Il ne s’agit que de prononcer le nom de Ieshoua. Ou encore de prier avec de la musique, celle qui inspire le cœur à faire le bien et à faire confiance à la vie. Nous pouvons aussi rester en silence devant un paysage qui coupe le souffle. Bref, entrer dans ce tourbillon d’amour et de vie n’est pas du tout réservé à une élite.
Il est au contraire ouvert à tous.
***
Un ami moine me confiait un jour à quel point il est heureux! Vivre avec le Bon Dieu est un bonheur incalculable. Et rassurez-vous, il est plutôt de type réaliste. Alors, quand il me confie cet état d’être, c’est bien ancré dans la terre des vivants.

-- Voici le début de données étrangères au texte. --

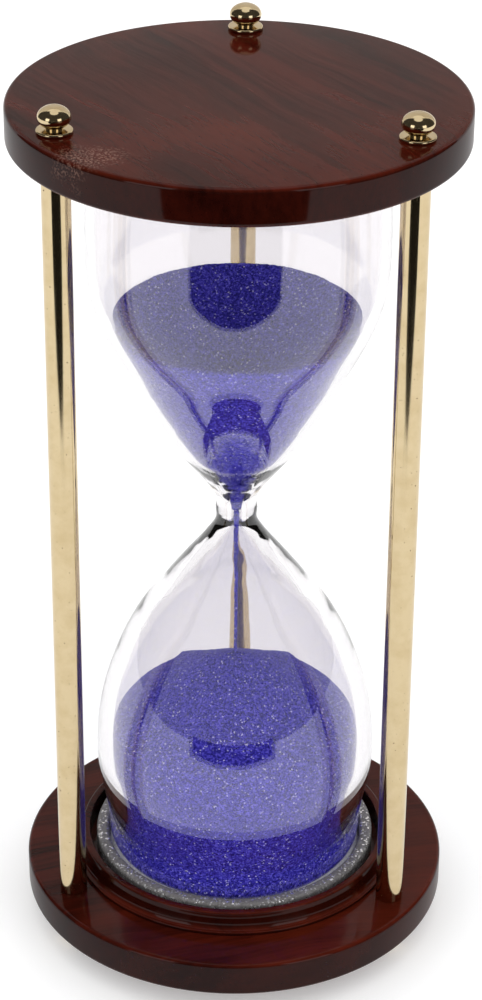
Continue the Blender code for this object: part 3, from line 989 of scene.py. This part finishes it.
class HOURGLASS_OT_knobs(bpy.types.Operator):
    """Make the ball knobs at both ends of the posts"""

    bl_idname = "hourglass.knobs"
    bl_label = "Knobs"

    def execute(self, context):
        metal = context.scene.hourglass_metal
        material = polished_brass("knob_brass", metal, (500, 500, 5200))
        bore = rod_bore()
        for kind, end in (("foot", "base"), ("top", "top")):
            out = -inwards(end)
            for name in POST_NAMES:
                node = f"{kind}_knob_{name}"
                seat = far_level(f"{end}_washer_{name}", out)
                tall = abs(far_level(node, out) - seat)
                radius = width(node) / 2
                neck = bore + metal.knob_neck_wall
                neck_tall = metal.knob_neck
                flat = metal.knob_flat / 2
                # The ball is a little flattened: its half-height comes from what is left over the neck.
                flat_share = math.sqrt(1 - (flat / radius) ** 2)
                neck_share = math.sqrt(1 - (neck / radius) ** 2)
                half = (tall - neck_tall) / (flat_share + neck_share)
                centre = neck_tall + half * neck_share
                start = -math.degrees(math.acos(neck / radius))
                finish = math.degrees(math.acos(flat / radius))
                ball = arc(0.0, 0.0, radius, start, finish, 40)
                outline = [(bore, 0.0), (neck, 0.0), (neck, neck_tall * 0.6)]
                outline += [(r, centre + z * half / radius) for r, z in ball]
                outline += [(flat * 0.5, tall), (0.0, tall)]
                # The blind hole ends in the cone that a drill leaves.
                hole = tall * KNOB_BORE_SHARE
                outline = [(0.0, hole), (bore * 0.98, hole - 0.0006), (bore, hole - 0.0007)] + outline
                mesh = revolve(node, from_level(outline, seat, out), 72, tuple(middle(node).xy))
                add_piece(f"{node}_brass", mesh, material, [node], body=node, sharp=50.0)
        return {"FINISHED"}


class HOURGLASS_OT_glass(bpy.types.Operator):
    """Blow the glass: two bulbs on one neck, with a real wall and a fill hole"""

    bl_idname = "hourglass.glass"
    bl_label = "Glass"

    def execute(self, context):
        glass = context.scene.hourglass_glass
        soft = context.scene.hourglass_soft
        lower, upper = Bulb(glass, soft, False), Bulb(glass, soft, True)
        hole = glass.fill_hole / 2
        outside = list(reversed(lower.outer_outline())) + upper.outer_outline()[1:]
        inside = list(reversed(upper.inner_outline())) + lower.inner_outline()[1:]
        end_top = upper.level(upper.length)
        floor_top = upper.level(upper.floor)
        across_end = between(outside[-1], (hole, end_top), 6)[1:]
        across_floor = between((hole, floor_top), inside[0], 6)
        outline = [(0.0, outside[0][1])] + outside + across_end + [(hole, end_top)] + across_floor
        outline += inside + [(0.0, inside[-1][1])]
        neck_level = lower.neck_level

        def blown(rows):
            """A slow wander of the surface, with small folds where the neck was pinched."""
            for row in range(rows.shape[0]):
                level = float(rows[row, 0, 2])
                reach = math.hypot(rows[row, 0, 0], rows[row, 0, 1])
                if reach < NEAR_AXIS:
                    continue
                pinch = math.exp(-((abs(level - neck_level) - 0.0085) / 0.0042) ** 2)
                for side in range(rows.shape[1]):
                    x, y = rows[row, side, 0], rows[row, side, 1]
                    slow = noise.noise(Vector((x * 55, y * 55, level * 38)))
                    folds = noise.noise(Vector((x * 420, y * 420, level * 520)))
                    move = glass.waviness * (slow + folds * pinch * 1.6)
                    rows[row, side, :2] *= 1 + move / reach
            return rows

        mesh = revolve("glass", outline, 256, stray=blown)
        add_piece("glass_blown", mesh, blown_glass(glass), ["glass"], sharp=60.0)
        return {"FINISHED"}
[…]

Il avait aussi été, pendant un an, dans un pays d’Amérique latine. Comme volontaire auprès des orphelins. En tant que moine. Une manière de dire : peut-être que la vie monastique a aussi besoin de ces moments ancrés dans les dures réalités du monde, pour mieux les offrir à la prière ensuite.
Mgr Romero a aussi prié tous les jours pour ce monde souffrant qu’il a offert. En espérant que son pays trouve la paix. Pour que le courant d’amour de cette trinité bienheureuse passe et rafraichisse à jamais les cœurs. Qu’il les mène jusqu’aux portes du paradis, déjà régnant dans les cœurs des saints d’aujourd’hui.